From 2000 to 2010, Heidi Shyu was a member of the US Air Force Scientific Advisory Committee; from 2003 to 2005, she was the vice president of the committee, from 2005 to 2008, she was the president.
She was nominated by President Obama to be Assistant Secretary of the Army for Acquisition, Logistic and Technology before being confirmed by the Senate and inaugurated on June 4, 2011. She remained in this post until the end of the Obama administration on January 30, 2016.
During the time she worked at Raytheon, Heidi Shyu led a number of key scientific research projects of the US Air Force, including the research and development of the stealth fighter F-35 radar. A number of media praised her as “the mother of the F-35 radar”.

Picture 3. Heidi Shyu led a number of key scientific research projects of the US military and is known as the “Mother of the F-35 Radar”.

Picture 4. F-35 strike fighter.

Picture 5. In 2014 Heidi Shyu visited the US military base in Kuwait.

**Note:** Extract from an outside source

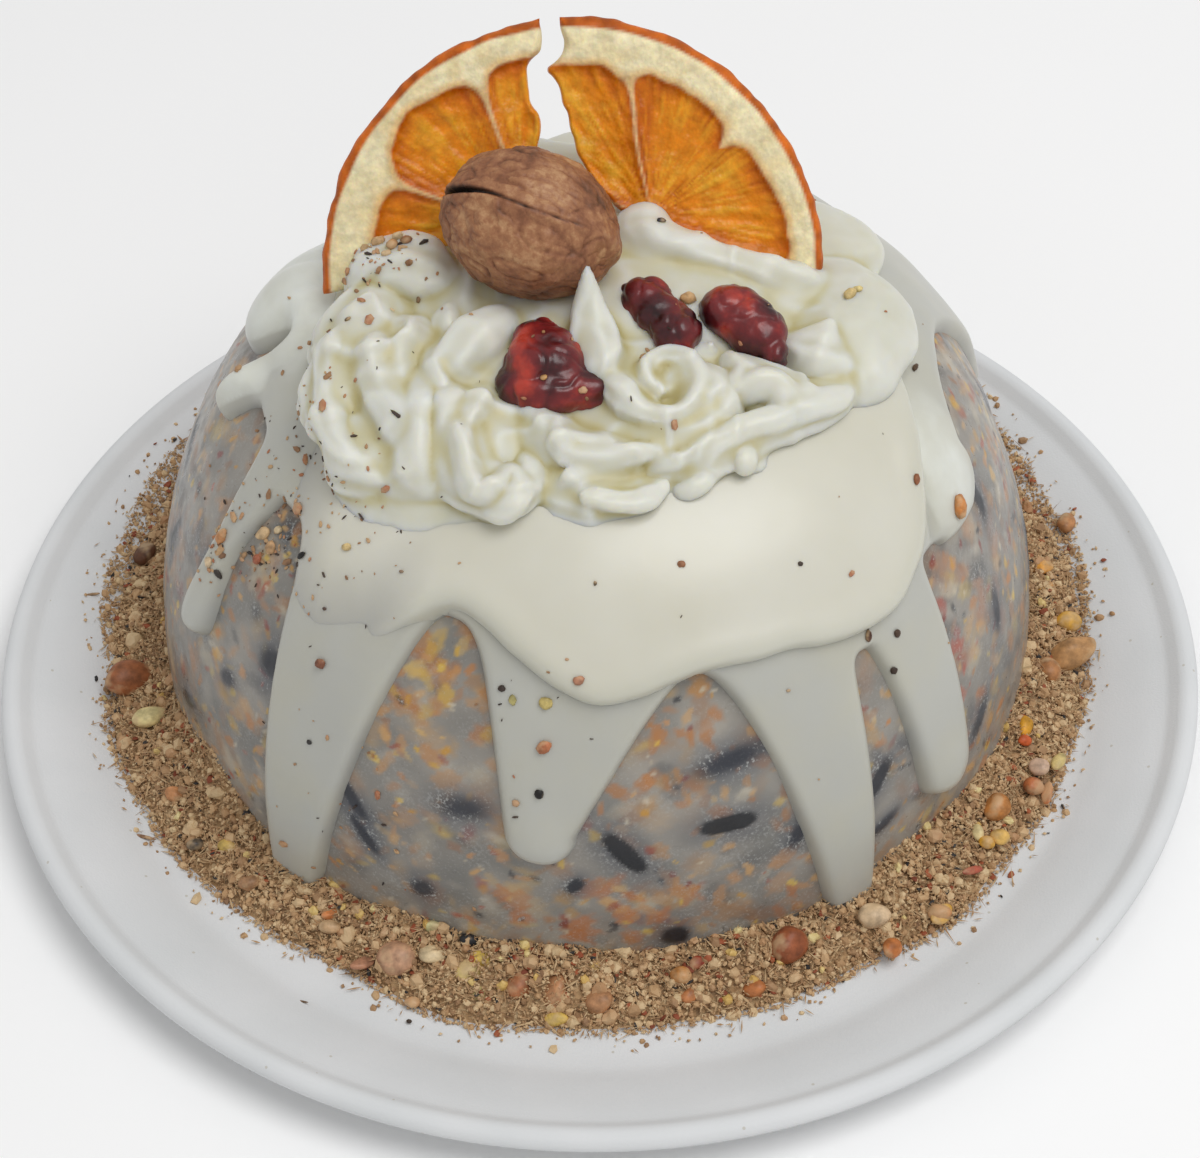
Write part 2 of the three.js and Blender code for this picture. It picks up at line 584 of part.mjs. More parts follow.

Picture 6. Heidi Shyu’s grandfather, Chinese Air Force hero Shyu Kangliang

Picture 7. The graduation certificate of Shyu Kangliang, a student of the first phase of the advanced flight class of the Central Aviation School

She has a solid professional background as an engineer and was a former chairman of the US Air Force Scientific Advisory Board and a member of the US National Academy of Engineering.
Heidi Shyu is so close to the Air Force, which is related to the origin of family education. She came from an aristocratic family in the Air Force and she was the granddaughter of a general. Her late grandfather was Lieutenant General Shyu Kangliang, the former deputy commander of the Taiwan Air Force.
Shyu Kangliang was born in Xiaofeng, Zhejiang, China in 1907. He was among the first graduates of the Central Aviation School. During the War of Resistance Against Japanese Aggression, he was a combat hero flying bombers in the Chinese Air Force.
Heidi Shyu’s father Shyu Naili was born in Xiaofeng County, Zhejiang Province in 1933. He went to Taiwan with his parents when he was in high school. After finishing high school and university in Taiwan, he came to the United States for further studies. He attended the University of Washington in Seattle for a master’s degree and Columbia University in New York for a Ph.D. After graduation, he first taught in the United States, and the scope of teaching expanded to East Asian history. After moving to Canada, he taught at the University of New Brunswick for 30 years and is a professor emeritus of the University of New Brunswick. Professor Shyu was the former president of the 20th Century Chinese History Society and the Vice President of the Asian Society of Canada.
Ms. Ann Li, a writer and a researcher on the historical facts of the Chinese Air Force’s training in the United States during World War II, after years of hard work and unremitting efforts, completed the important book “Searching for Dusty Memories: The History of the Training of the Air Force of the Republic of China in the United States during the Anti-Japanese War and Exploring the Secrets of Air Crashes”. The publication of this book fills a blank page in the history of the joint fight against Japanese fascism by the Chinese and American air forces. As a child of the Air Force and a historian, Mr. Shyu Naili wrote a preface to the book “The War of Resistance Really Aroused China’s National Spirit”.
The author of this article would like to record the passages about General Shyu Kangliang in the preface by Mr. Shyu Naili for the readers.
“My father Shyu Kangliang joined the military when he was young. In 1927, he was admitted to the sixth phase of the Central Army Officers School’s traffic division. Before graduation, he was admitted to the newly established “Air Force”. He was trained in Nanjing and graduated in 1931. The following year “Central Aviation School “ was established in Jianqiao, Hangzhou. The aviation class was retroactively regarded as the first phase of the aviation school. When the Anti-Japanese War broke out, my father served as the squadron leader of the Air Force No. 1 Brigade(Bombing Brigade), and was promoted to the leader of the battalion. In early 1939, he was transferred to Kunming, Yunnan and served as the bombing team leader of the Air Force Officers School (formerly the Central Aviation School). After two years of resistance, the ROC Air Force lost all military aircrafts that could fight, and the remaining aircrafts were mainly used to train students to cultivate them.”
 “After the Pearl Harbor Incident the world situation changed dramatically. China and the United States became the main members of the allies, and the United States began to provide economic and military assistance to China.”
 “Beginning in the second half of 1942, batches of ROC Air Force personnel were sent to the United States for training, and returned to China to fly new fighter planes aided by the United States to resist Japan and regain air supremacy.”
“In May 1943 the Republic of China selected about 300 officers and sergeants and sent them to the United States for relatively long-term training, preparing to receive the American-aided heavy bombers B-24, and set up a bombing brigade. My father was appointed as the team leader, and in batches from Yunnan to India, then took a ship to detour the South Pacific to the west coast of the United States. These personnel were trained until the end of the following year, and then passed through India in the spring of 1945. They received the fleet and returned to China, forming the Eighth Air Force Brigade.”
Heidi Shyu was appointed as the Under Secretary of Defense of the United States. She is a successful example of Chinese American women and Asian women in politics.